Why Data Masking
Data masking (another terms used are data anonymization, data de-identification, data obfuscation, for the nuances of industry perception please refer here) has become mainstream in IT functions of healthcare, financial, educational, government and other types of organizations carying sensitive personal data in the last decade. Organizations use it to protect against internal threat, to hide sensitive information while exposing data to external users, and to exchange data with third parties.
A lot of organizations do it to comply with legislation, while others use it as a preventative measure even if not obligated by law. The cost on non-compliance and data breaches are very high. They are much higher than just the FTC fines - although FTC fines themselves indeed could run into millions of dollars per multiple U.S. Courts rulings. "It is not only appropriate, but critical, that the FTC has the ability to take action on behalf of consumers when companies fail to take reasonable steps to secure sensitive consumer information," says Federal Trade Commission Chairwoman Edith Ramirez.

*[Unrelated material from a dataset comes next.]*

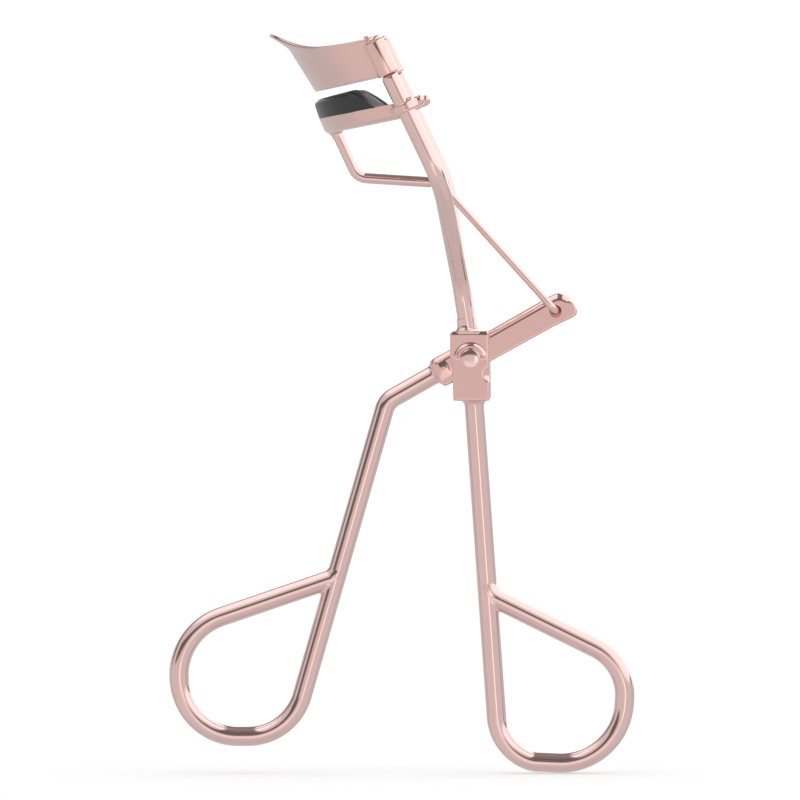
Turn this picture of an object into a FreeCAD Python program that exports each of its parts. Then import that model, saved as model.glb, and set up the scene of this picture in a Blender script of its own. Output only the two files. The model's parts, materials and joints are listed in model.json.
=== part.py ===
import FreeCAD, Part
import math
import os
import Sketcher

# Eyelash curler, standing as it is held: jaws up, finger loops down.
# X runs across the two handles, Y along the jaws' width, Z is up.  All
# positions below are measured from the pivot, the rivet's axis, in mm.

V = FreeCAD.Vector
FRONT, REAR = -1, 1

SIZES = [
    ("pivot_x", 9.9, "pivot, from the middle of the whole width"),
    ("pivot_z", 58.8, "pivot, above the lowest loop"),
    ("wire_dia", 2.75, "wire of both handles"),
    ("rail_dia", 2.45, "wire of both rails"),
    ("running_gap", 0.06, "radial clearance of every running fit"),
    # bracket
    ("cheek_in", 2.1, "inner face of a cheek, from the middle plane"),
    ("cheek_thick", 2.3, "thickness of a cheek"),
    ("cheek_top", 3.9, "top edge of the cheeks"),
    ("cheek_step", 0.1, "where the outline steps in"),
    ("cheek_foot", -5.97, "bottom edge of the cheeks"),
    ("cheek_left_up", -2.9, "left edge above the step"),
    ("cheek_left_low", -2.48, "left edge below the step"),
    ("cheek_right_up", 2.62, "right edge at the top"),
    ("cheek_right_low", 2.77, "right edge at the bottom"),
    ("cheek_corner", 0.45, "corner radius of the cheeks"),
    ("spacer_top", -4.1, "top of the spacer block"),
    ("rivet_r", 0.8, "rivet shank radius"),
    ("rivet_head_r", 1.45, "rivet head radius"),
    ("rivet_head_high", 0.8, "rivet head height"),
    ("rivet_head_round", 0.72, "rounding of the rivet head"),
    # rails
    ("rail_foot_x", -0.3, "rail foot on the bracket"),
    ("rail_foot_y", 3.05, "rail foot, from the middle plane"),
    ("rail_start", 0.22, "gap under the rail foot, filled by braze"),
    ("neck_x", -1.35, "bend where the rails part"),
    ("neck_z", 10.2, "bend where the rails part"),
    ("neck_bend", 6.0, "radius of that bend"),
    ("shoulder_x", -3.85, "bend where the rails turn parallel"),
    ("shoulder_z", 24.8, "bend where the rails turn parallel"),
    ("shoulder_bend", 8.5, "radius of that bend"),
    ("rail_y", 17.0, "parallel rails, from the middle plane"),
    ("rail_lean", 25.5, "lean of the parallel rails, degrees"),
    ("tenon_r", 0.75, "rail tenon in the cheek"),
    ("tenon_deep", 1.6, "depth of that tenon"),
    ("tip_r", 1.05, "thinner rail end inside the jaw's sleeve"),
    ("tip_head_r", 1.3, "peened head on the rail end"),
    ("tip_head_high", 0.55, "height of that head"),
    # upper jaw
    ("sleeve_z", 40.3, "lower end of the sleeve, on the rail's line"),
    ("sleeve_r", 1.52, "sleeve outer radius"),
    ("sleeve_long", 5.1, "sleeve length"),
    ("plate_thick", 0.7, "jaw plate thickness"),
    ("plate_half", 16.3, "half width of the jaw plate"),
    ("edge_x", -22.1, "pressing edge at the middle of the jaw"),
    ("edge_z", 37.8, "pressing edge at the middle of the jaw"),
    ("edge_tilt", 13.2, "tilt of the pressing edge, degrees"),
    ("edge_r", 18.1, "curve of the pressing edge"),
    ("plate_end_high", 4.85, "height of the plate beside the rails"),
    ("plate_rise", 3.35, "how much higher the middle of the plate is"),
    ("rise_half", 7.6, "half width of that rise"),
    ("wall_lean", 32.0, "outward lean of the wall in the middle, degrees"),
    ("lip_high", 1.5, "height of the flared lip in the middle"),
    ("lip_out", 1.55, "how far the lip flares out past the wall's lean"),
    ("lip_half", 5.5, "half width of the flare"),
    ("lip_edge", 0.3, "height of the lip's rim beside the rails"),
    ("plate_stations", 7, "cross-sections from the middle of the plate to its end"),
    # lower jaw
    ("trough_r", 18.0, "outer curve of the trough"),
    ("trough_wide", 3.0, "width of the trough"),
    ("trough_wall", 0.5, "wall of the trough"),
    ("trough_half", 16.5, "half width of the trough"),
    ("floor_x", -20.6, "underside at the middle of the trough"),
    ("floor_z", 31.8, "underside at the middle of the trough"),
    ("floor_tilt", 12.0, "tilt of the underside, degrees"),
    ("brim_x", -21.6, "brim at the middle of the trough"),
    ("brim_z", 34.0, "brim at the middle of the trough"),
    ("brim_tilt", 11.0, "tilt of the brim, degrees"),
    ("groove_half", 13.9, "half width of the pad's groove"),
    ("eye_z", 35.6, "slide eye, on the rail's line"),
    ("eye_r", 2.05, "slide eye outer radius"),
    ("eye_high", 1.4, "slide eye height"),
    ("knob_r", 0.72, "rolled knob of the slide eye"),
    ("knob_out", 2.15, "knob's middle, from the rail's line"),
    # pad
    ("pad_base_half", 15.2, "half width of the pad on the brim"),
    ("pad_side_z", 36.1, "top of the pad's outer side"),
    ("pad_side_x", -22.25, "top of the pad's outer side"),
    ("pad_side_half", 14.5, "half width there"),
    ("pad_crown_z", 36.52, "pad's crown at the middle of the jaw"),
    ("pad_crown_x", -22.35, "pad's crown at the middle of the jaw"),
    ("pad_crown_half", 13.4, "half width there"),
    # bow strut and link
    ("strut_dia", 1.5, "strut wire"),
    ("strut_top_x", -19.25, "strut under the trough"),
    ("strut_bend_x", -16.15, "strut bend"),
    ("strut_bend_z", 25.65, "strut bend"),
    ("strut_bend_r", 2.2, "strut bend radius"),
    ("hook_x", -4.4, "strut's eye, where the link hooks in"),
    ("hook_z", 24.9, "strut's eye, where the link hooks in"),
    ("strut_eye_r", 1.3, "strut's eye outer radius"),
    ("strut_eye_thick", 1.1, "strut's eye thickness"),
    ("link_dia", 1.0, "link rod"),
    ("link_y", -2.9, "plane of the link rod's long run"),
    ("link_bend", 1.0, "radius of the link rod's two hooks"),
    ("link_head_r", 0.85, "upset ends of the link rod"),
    ("link_head_thick", 0.4, "upset ends of the link rod"),
    ("link_top_y", 1.15, "link rod's upper end"),
    ("link_low_y", 2.75, "link rod's lower end"),
    # lever, in its own tilted frame
    ("lever_tilt", 29.54, "angle of the lever above level, degrees"),
    ("lever_half", 2.0, "half width of the lever"),
    ("lever_sheet", 0.6, "sheet of the lever"),
    ("lever_tail", -5.4, "lever's crimped end"),
    ("lever_tail_top", 2.6, "top over the handle's wire"),
    ("lever_tail_end", -1.5, "where that top ends"),
    ("lever_arm_start", 4.3, "where the plain arm starts"),
    ("lever_top", 2.2, "top of the arm"),
    ("lever_low", -1.65, "bottom of the arm"),
    ("lever_flare", 12.6, "where the arm's end widens"),
    ("lever_end_low", -2.05, "bottom of the arm's end"),
    ("lever_end", 16.6, "arm's end"),
    ("lever_end_top_r", 2.3, "rounding of the arm's end, top"),
    ("lever_end_low_r", 1.0, "rounding of the arm's end, bottom"),
    ("link_hole_at", 13.79, "link hole, from the pivot"),
    ("link_hole_r", 0.83, "link hole radius"),
    # moving handle
    ("m_start_x", -2.6, "handle end inside the lever"),
    ("m_start_z", -0.75, "handle end inside the lever"),
    ("m_elbow_x", -12.0, "elbow"),
    ("m_elbow_z", -6.1, "elbow"),
    ("m_elbow_r", 3.0, "elbow radius"),
    ("m_heel_x", -25.65, "loop, inner bottom corner"),
    ("m_heel_z", -53.63, "loop, inner bottom corner"),
    ("m_heel_r", 8.0, "its radius"),
    ("m_toe_x", -38.9, "loop, outer bottom corner"),
    ("m_toe_z", -53.66, "loop, outer bottom corner"),
    ("m_toe_r", 8.3, "its radius"),
    ("m_back_x", -44.02, "loop, outer top corner"),
    ("m_back_z", -39.57, "loop, outer top corner"),
    ("m_back_r", 8.8, "its radius"),
    ("m_join_x", -19.18, "where the loop closes on the handle"),
    ("m_join_z", -31.08, "where the loop closes on the handle"),
    # fixed handle
    ("f_start_x", 0.2, "handle end between the cheeks"),
    ("f_start_z", -3.3, "handle end between the cheeks"),
    ("f_heel_x", 3.89, "loop, inner bottom corner"),
    ("f_heel_z", -55.04, "loop, inner bottom corner"),
    ("f_heel_r", 7.1, "its radius"),
    ("f_sole_x", 8.56, "loop, bottom"),
    ("f_sole_z", -57.23, "loop, bottom"),
    ("f_sole_r", 4.4, "its radius"),
    ("f_toe_x", 21.1, "loop, outer bottom corner"),
    ("f_toe_z", -57.77, "loop, outer bottom corner"),
    ("f_toe_r", 9.0, "its radius"),
    ("f_back_x", 22.14, "loop, outer top corner"),
    ("f_back_z", -43.28, "loop, outer top corner"),
    ("f_back_r", 7.5, "its radius"),
    ("f_join_x", 2.36, "where the loop closes on the handle"),
    ("f_join_z", -33.54, "where the loop closes on the handle"),
    # braze fillets
    ("stub_long", 3.2, "last stretch of a loop's bar, let into the handle"),
    ("braze_r", 1.75, "loop braze, radius against the handle"),
    ("braze_long", 2.3, "loop braze, length along the bar"),
    ("collar_r", 1.65, "braze collars round the wires' ends"),
    ("collar_high", 0.6, "height of those collars"),
]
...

There are reputational costs and class-action litigation costs, as well as credit checks costs for financial institutions and fraud costs for health insurance organizations.
The laws are becoming more plentiful and stricter - as public demands better degree of protection.
As such, companies try to make sure they protect themselves with all the possible means. Among different measures two of the most common are encryption and data masking.
Both, data masking and encryption are used to hide data's original values.
Yet, they are not the same, both by purpose and by implementation.
The purpose of encryption is to hide data from the hacker. In data security classification, the hacker is an external threat and has no access to encryption keys. Both data in transit and data on disk are well protected with encryption against hackers outside of organization.
The purpose of data masking is to hide data from the developer. The developer often does have the key to encryption. Not only that, encrypted data, unless there is a specific provision, might not fit the predefined field sizes in the storage and makes it extremely hard to comprehend values for the developer. The difficulty in comprehension slows down development.
Encryption is a method that allows the intended communication information or message, referred to as plaintext, being encrypted using an encryption algorithm, generating ciphertext that can only be read if decrypted. Thus, the information itself does not change the content, but changes a presentation.
Data masking, or de-identification, is a method that allows the intended information to change its content in such a way that it retains the form of the information presentation yet completely loses the content. While sometimes statistical methods allow to guess original values for some types of data masked with certain methods, given certain precautions, one can reduce the probability of re-identification.